D.J. Harper flourished out of Martin’s spotlight. He scored 15 touchdowns and exceeded 1000 yards, with freshman Jay Ajayi bringing over 500 yards of support. Ajayi’s NFL size could come into play for a Bronco offense that has its best chance to move the ball via the ground. Washington is more prone to giving up yards via the rush than the pass, and the multifaceted Bronco backfield will test the linebackers corps.
Turnovers are Washington’s best friends. Freshman Shaq Thompson, Justin Glenn and Marcus Peters have three interceptions a piece. The trio may need to create opportunities for its offense, because the Bronco defense is unlikely to yield opportunities.

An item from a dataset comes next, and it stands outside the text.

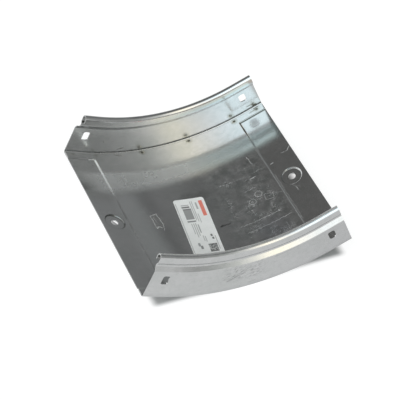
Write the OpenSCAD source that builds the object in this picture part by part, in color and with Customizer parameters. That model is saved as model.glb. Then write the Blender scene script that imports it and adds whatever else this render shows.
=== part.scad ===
// Vertical inside bend for a sheet-steel cable tray.
// The floor is a strip curved upward between two planar side walls.
// X runs along the tray, Y across it and Z up. The origin is the middle of the
// lowest line of the underside. Left is the -X end, and "up" is measured from
// the underside towards the centre of curvature.

/* [Bend] */
// Angle that the tray turns through, in degrees
bend_angle = 45; // [30:1:60]
// Radius of the underside
bend_r = 235.5; // [200:0.5:320]
// Length of the flat stretch at each end, past the curve
straight_len = 21; // [19:0.5:40]

/* [Tray section] */
// Width over the outer faces of the side walls
outer_w = 214; // [160:1:400]
// Height of the side walls over the underside
wall_h = 50; // [48:1:80]
// Thickness of the galvanised sheet
sheet_t = 1; // [0.8:0.1:1.2]
// Inside radius of the fold between wall and flange
fold_r = 1.5; // [1:0.5:3]
// Gap between the edge of the flange under the floor and the riser of the seat
flange_gap = 0.5; // [0.2:0.1:1.5]
// Gap between the edge of the floor plate and the start of the wall's fold
plate_gap = 0.1; // [0.1:0.1:0.5]

/* [Rolled top edge] */
// Distance from the top of the wall down to the start of the shoulder
shoulder_drop = 18; // [16:0.5:20]
// Height over which the shoulder leans inward
shoulder_rise = 5; // [4:0.5:6]
// Depth of the cover groove above the shoulder
groove_depth = 3; // [2:0.25:4]
// Height of the bottom of the cover groove
groove_flat = 2; // [1.5:0.5:3]
// Height over which the sheet leans back out from the groove to the bead
bead_lean = 3; // [2.5:0.5:4]
// Distance of the bead's outer side inward of the wall's outer face
bead_inset = 1.3; // [0.5:0.1:1.8]
// Width over the rolled bead
bead_w = 7; // [6:0.25:9]
// Distance from the top of the bead down to the edge of its free lip
lip_drop = 7.8; // [6:0.2:9]
// Inside radius of the small folds at the shoulder and groove
crease_r = 1; // [0.5:0.25:1.5]
// Length of bead trimmed off at the left end of the left wall
bead_trim = 3; // [0.5:0.5:4]
// Height over the underside from which it is trimmed
bead_trim_up = 35; // [33:0.5:42]
// Distance of the right wall's left edge inboard of the floor's end
wall_setback = 0.5; // [0.5:0.5:4]

/* [Wall slots] */
// Height of each bolt slot
slot_len = 10; // [8:0.5:13]
// Width of each bolt slot
slot_w = 7.2; // [6:0.1:8]
// Radius of the slot's corners
slot_corner_r = 2; // [1:0.25:2.75]
// Distance from the end of the tray to the middle of the slot
slot_inset = 16; // [12:0.5:18]
// Height of the middle of the slot over the underside
slot_up = 22.3; // [17:0.1:23]

/* [Floor ends] */
// Length of the lowered seat for the joining tray
seat_len = 30.7; // [26:0.1:40]
// Distance from the wall's outer face to the side of the seat
seat_side = 11; // [11:0.5:20]
// Depth by which the seat lies below the floor
seat_depth = 1; // [0.6:0.1:1.2]
// Corner radius of the seat at the left end
seat_left_r = 3; // [1:0.5:6]
// Corner radius of the seat at the right end
seat_right_r = 1; // [0.5:0.5:6]
// Diameter of the bolt hole in each seat
hole_d = 7.5; // [5:0.5:9]
// Distance from the end of the tray to the middle of the bolt hole
hole_inset = 15.4; // [13:0.1:18]
// Diameter of the pressed dimple round the bolt hole, at its rim
dimple_d = 21; // [17:0.5:22]
// Diameter of the flat bottom of the dimple
dimple_flat_d = 16; // [12:0.5:16]
// Depth of the dimple
dimple_depth = 1.2; // [0.8:0.1:2]

/* [Spot welds] */
// Diameter of the mark that each spot weld leaves
weld_d = 4; // [3:0.5:5]
// Depth of the weld mark
weld_depth = 0.2; // [0.1:0.05:0.3]
// Distance between spot welds along the floor
weld_pitch = 52; // [40:1:60]
// Distance from the end of the floor to its last spot weld
weld_end = 8; // [5:0.5:12]
// Distance from the wall's outer face to the middle of the welds
weld_side = 5; // [5:0.25:6]

/* [Label] */
// Width of the paper label along the tray
label_w = 31.5; // [20:0.5:40]
// Length of the label across the tray
label_len = 95; // [60:1:110]
// Thickness of the label
label_t = 0.15; // [0.1:0.05:0.3]
// Thickness of the adhesive between label and floor
glue_t = 0.05; // [0.02:0.01:0.1]
// Corner radius of the label
label_corner_r = 3; // [1:0.5:5]
// Turn of the label from square, in degrees
label_turn = -6.8; // [-12:0.1:12]
// Distance of the label's middle along the tray, from the middle of the bend
label_along = -14; // [-30:0.1:30]
// Distance of the label's middle across the tray, from its centre line
label_across = -24.7; // [-40:0.1:40]

/* [Hidden] */
$fn = 96;
sweep_fn = 360;
bend_step = 15;
half_angle = bend_angle / 2;
half_w = outer_w / 2;
plate_bottom = sheet_t;
plate_top = plate_bottom + sheet_t;
plate_half_w = half_w - sheet_t - fold_r - plate_gap;
floor_r = bend_r - plate_top;
arc_half = floor_r * half_angle * PI / 180;
floor_half_len = arc_half + straight_len;
seat_half_w = half_w - seat_side;
seat_top = plate_top - seat_depth;
seat_bottom = seat_top - sheet_t;
flange_w = seat_side - sheet_t - flange_gap;
cut = 1;
steel = "#a9adb0";
paper = "#f2f2f0";

// Distances along the floor from the middle to each spot weld of one half
end_weld = floor_half_len - weld_end;
min_weld_gap = 3 * weld_d;
half_welds = concat([for (s = weld_pitch / 2; s < end_weld - min_weld_gap; s = s + weld_pitch) s], [end_weld]);

// Middle line of the wall's sheet: distance inward of the outer face, height
mid = sheet_t / 2;
shoulder_foot = wall_h - shoulder_drop;
groove_foot = shoulder_foot + shoulder_rise;
groove_head = groove_foot + groove_flat;
bead_foot = groove_head + bead_lean;
bead_mid_r = bead_w / 2 - mid;
fold_mid_r = fold_r + mid;
crease_mid_r = crease_r + mid;
wall_line = [
    [flange_w, mid],
    [mid, mid],
    [mid, shoulder_foot],
    [groove_depth + mid, groove_foot],
    [groove_depth + mid, groove_head],
    [bead_inset + mid, bead_foot],
    [bead_inset + mid, wall_h - mid],
    [bead_inset + bead_w - mid, wall_h - mid],
    [bead_inset + bead_w - mid, wall_h - lip_drop]
];
wall_radii = [
    0, fold_mid_r, crease_mid_r, crease_mid_r, crease_mid_r, crease_mid_r, bead_mid_r, bead_mid_r, 0
];

function unit(v) = v / norm(v);
function turn(a, b) = atan2(cross(a, b), a * b);
function polar(r, angle) = [r * cos(angle), r * sin(angle)];
function left_of(v) = [-v[1], v[0]];

// Points of one face of a folded sheet round a corner of its middle line.
// The offset is the distance from the middle line, to the left of the direction of travel.
function corner_points(at, a, b, r, offset) =
    let (
        angle = turn(a, b),
        inward = sign(angle) * left_of(a),
        centre = at - a * r * tan(abs(angle) / 2) + inward * r,
        start = atan2(-inward[1], -inward[0]),
        steps = ceil(abs(angle) / bend_step)
    )
    [for (k = [0 : steps]) centre + polar(r - sign(angle) * offset, start + angle * k / steps)];

// Points of one face of a folded sheet from end to end
function face_points(line, radii, offset) =
    let (last = len(line) - 1)
    concat(
        [line[0] + offset * left_of(unit(line[1] - line[0]))],
        [for (i = [1 : last - 1])
            each corner_points(line[i], unit(line[i] - line[i - 1]), unit(line[i + 1] - line[i]), radii[i], offset)],
        [line[last] + offset * left_of(unit(line[last] - line[last - 1]))]
    );

function distinct(points) =
    [for (i = [0 : len(points) - 1]) if (i == 0 || norm(points[i] - points[i - 1]) > 0.001) points[i]];

// Section of a folded sheet along a middle line with a radius at each corner
module folded_sheet(line, radii) {
    front = distinct(face_points(line, radii, sheet_t / 2));
    back = distinct(face_points(line, radii, -sheet_t / 2));
    polygon(concat(front, [for (i = [len(back) - 1 : -1 : 0]) back[i]]));
}

// Puts its child at a distance along the floor from the middle, square to the floor
module station(s) {
    along_arc = sign(s) * min(abs(s), arc_half);
    past_arc = s - along_arc;
    translate([0, 0, bend_r])
        rotate([0, -along_arc / floor_r * 180 / PI, 0])
            translate([past_arc, 0, -bend_r])
                children();
}

// Puts its child at the end of the curve, with X running out along the flat stretch
module right_end() {
    translate([0, 0, bend_r])
        rotate([0, -half_angle, 0])
            translate([0, 0, -bend_r])
                children();
}

module left_end() {
    mirror([1, 0, 0])
        right_end()
            children();
}

module both_ends() {
    left_end()
        children();
    right_end()
        children();
}

// Carries a section, drawn with Y across and up, along the whole bend
module sweep(left_len = straight_len, right_len = straight_len) {
    translate([0, 0, bend_r])
        rotate([90, 0, 0])
            rotate([0, 0, -90 - half_angle])
                rotate_extrude(angle = bend_angle, $fn = sweep_fn)
                    translate([bend_r, 0])
                        mirror([1, 0])
                            rotate(-90)
                                children();
    right_end()
        rotate([90, 0, 90])
            linear_extrude(height = right_len)
                children();
    left_end()
        rotate([90, 0, 90])
            linear_extrude(height = left_len)
                children();
}

// Rectangle across the tray, from one height to another
module band(band_half_w, from_up, to_up) {
    translate([-band_half_w, from_up])
        square([2 * band_half_w, to_up - from_up]);
}

module rounded_rect(w, h, r) {
    translate([-w / 2 + r, -h / 2])
        square([w - 2 * r, h]);
    translate([-w / 2, -h / 2 + r])
        square([w, h - 2 * r]);
    for (x = [-1, 1])
        for (y = [-1, 1])
            translate([x * (w / 2 - r), y * (h / 2 - r)])
                circle(r = r);
}

// Outline of the seat from above, grown on every side, in the frame of an end
module seat_prism(grow, corner_r) {
    reach = seat_len + grow + 2 * cut;
    translate([straight_len - seat_len - grow + reach / 2, 0, -wall_h / 2])
        linear_extrude(height = wall_h)
            rounded_rect(reach, 2 * (seat_half_w + grow), corner_r + grow);
}

module both_seats(grow) {
    left_end()
        seat_prism(grow, seat_left_r);
    right_end()
        seat_prism(grow, seat_right_r);
}

// Cone of the dimple below a given face of the seat, in the frame of an end
module dimple_cone(rim_up) {
    translate([straight_len - hole_inset, 0, rim_up - dimple_depth])
        cylinder(d1 = dimple_flat_d, d2 = dimple_d, h = dimple_depth);
    translate([straight_len - hole_inset, 0, rim_up])
        cylinder(d = dimple_d, h = sheet_t / 2);
}

module bolt_hole() {
    translate([straight_len - hole_inset, 0, seat_bottom - dimple_depth - cut])
        cylinder(d = hole_d, h = dimple_depth + sheet_t + 2 * cut);
}

// Floor sheet: rolled along the bend, pressed down into a seat at each end
module floor_plate() {
    color(steel)
        difference() {
            union() {
                sweep()
                    band(plate_half_w, plate_bottom, plate_top);
                intersection() {
                    sweep()
                        band(plate_half_w, seat_bottom, plate_bottom);
                    both_seats(sheet_t);
                }
                both_ends()
                    dimple_cone(seat_bottom);
            }
            intersection() {
                sweep(straight_len + cut, straight_len + cut)
                    band(seat_half_w, seat_top, plate_top + cut);
                both_seats(0);
            }
            both_ends() {
                dimple_cone(seat_top);
                bolt_hole();
            }
            weld_marks(plate_top - weld_depth);
        }
}

// Round marks of the spot welds on both sides, cut upward from the given height
module weld_marks(from_up) {
    for (s = half_welds)
        for (end = [-1, 1])
            for (side = [-1, 1])
                station(end * s)
                    translate([0, side * (half_w - weld_side), from_up])
                        cylinder(d = weld_d, h = weld_depth + cut);
}

// Bolt slot through the wall at +Y, in the frame of an end
module wall_slot() {
    translate([straight_len - slot_inset, half_w + cut, slot_up])
        rotate([90, 0, 0])
            linear_extrude(height = sheet_t + 2 * cut)
                rounded_rect(slot_w, slot_len, slot_corner_r);
}

// Side wall at +Y with its flange, shoulder, cover groove and rolled bead
module side_wall(setback) {
    difference() {
        sweep(left_len = straight_len - setback)
            translate([half_w, 0])
                mirror([1, 0])
                    folded_sheet(wall_line, wall_radii);
        both_ends()
            wall_slot();
        weld_marks(-cut);
    }
}

module left_side_wall() {
    color(steel)
        difference() {
            side_wall(0);
            left_end()
                translate([straight_len - bead_trim, half_w - 2 * bead_w, bead_trim_up])
                    cube([bead_trim + cut, 2 * bead_w + cut, wall_h]);
        }
}

module right_side_wall() {
    color(steel)
        mirror([0, 1, 0])
            side_wall(wall_setback);
}

// Paper label stuck on the floor
module label() {
    color(paper)
        intersection() {
            sweep()
                band(plate_half_w, plate_top + glue_t, plate_top + glue_t + label_t);
            station(label_along)
                translate([0, label_across, -wall_h / 2])
                    rotate([0, 0, label_turn])
                        linear_extrude(height = wall_h)
                            rounded_rect(label_w, label_len, label_corner_r);
        }
}

floor_plate();
left_side_wall();
right_side_wall();
label();
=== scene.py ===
# %% [markdown]
# # A vertical bend for sheet-steel cable tray
# The CAD model gives four pieces: a rolled floor, two folded side walls and a paper label. Here they get
# their zinc, their paper and their light. Everything is in metres: X runs along the tray, Y across it
# towards the far wall, and Z up.

# %% Load the frame
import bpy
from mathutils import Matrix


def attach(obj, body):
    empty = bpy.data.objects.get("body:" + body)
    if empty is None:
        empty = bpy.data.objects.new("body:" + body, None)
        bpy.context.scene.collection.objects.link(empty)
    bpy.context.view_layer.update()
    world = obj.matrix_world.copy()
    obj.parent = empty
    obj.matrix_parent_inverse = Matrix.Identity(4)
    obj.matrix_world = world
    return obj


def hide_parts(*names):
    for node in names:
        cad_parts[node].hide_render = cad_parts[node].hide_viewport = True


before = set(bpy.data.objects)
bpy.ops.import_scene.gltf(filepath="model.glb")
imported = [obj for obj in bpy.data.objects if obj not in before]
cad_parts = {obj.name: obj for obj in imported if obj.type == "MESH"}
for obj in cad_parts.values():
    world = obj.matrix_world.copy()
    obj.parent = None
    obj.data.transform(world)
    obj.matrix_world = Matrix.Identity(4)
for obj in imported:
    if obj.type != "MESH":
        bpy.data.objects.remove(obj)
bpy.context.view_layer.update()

import math
import bmesh
import bpy
from mathutils import Matrix, Vector

# %% [markdown]
# ## The bend's own numbers
# The sheet is straight for 21 mm at each end and turns through 45 degrees between. All patterns follow the
# sheet, so these few numbers are needed again and again: they are the CAD model's own.

# %% Sizes of the bend
BEND_R = 0.2355
HALF_TURN = math.radians(22.5)
STRAIGHT = 0.021
HALF_W = 0.107
FLOOR_TOP = 0.002
print("length of the floor in mm:", round(2000 * ((BEND_R - FLOOR_TOP) * HALF_TURN + STRAIGHT), 1))

# %% [markdown]
# ## The camera
# A long lens stands in front of the near wall, 26 degrees round to the left and 44 degrees up, and it is
# rolled a few degrees. The place and the lens were fitted to the edges of the object in the photograph.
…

At 14.9 points per game, BSU is statistically the best defense Washington will see this season. In terms of talent, the Broncos may not be as stacked as Rose Bowl-bound Stanford — but UW beat the Cardinal, creating openings with its own defense.
Boise State must shut off the Huskies early, then capitalize on the other end. BSU defenders have scored four touchdowns off the 33 turnovers they created. Jeremy Ioane is one of them, having scored on one of his two interceptions. Ioane is also Boise State’s second leading tackler with 65 and has forced a fumble.
He’s an active presence in the secondary, complementing the work the rushers up front do. Leading the Bronco line is Demarcus Lawrence with 9.5 sacks. He’ll look to bring pressure on quarterback Keith Price, who has struggled through inconsistencies this season. If Price is unable to establish a rhythm, that puts more of the onus on breakout star and 1200-yard rusher Bishop Sankey.
The key match-up may be Sankey against the BSU rush defense, namely leading tackler and linebacker J.C. Percy.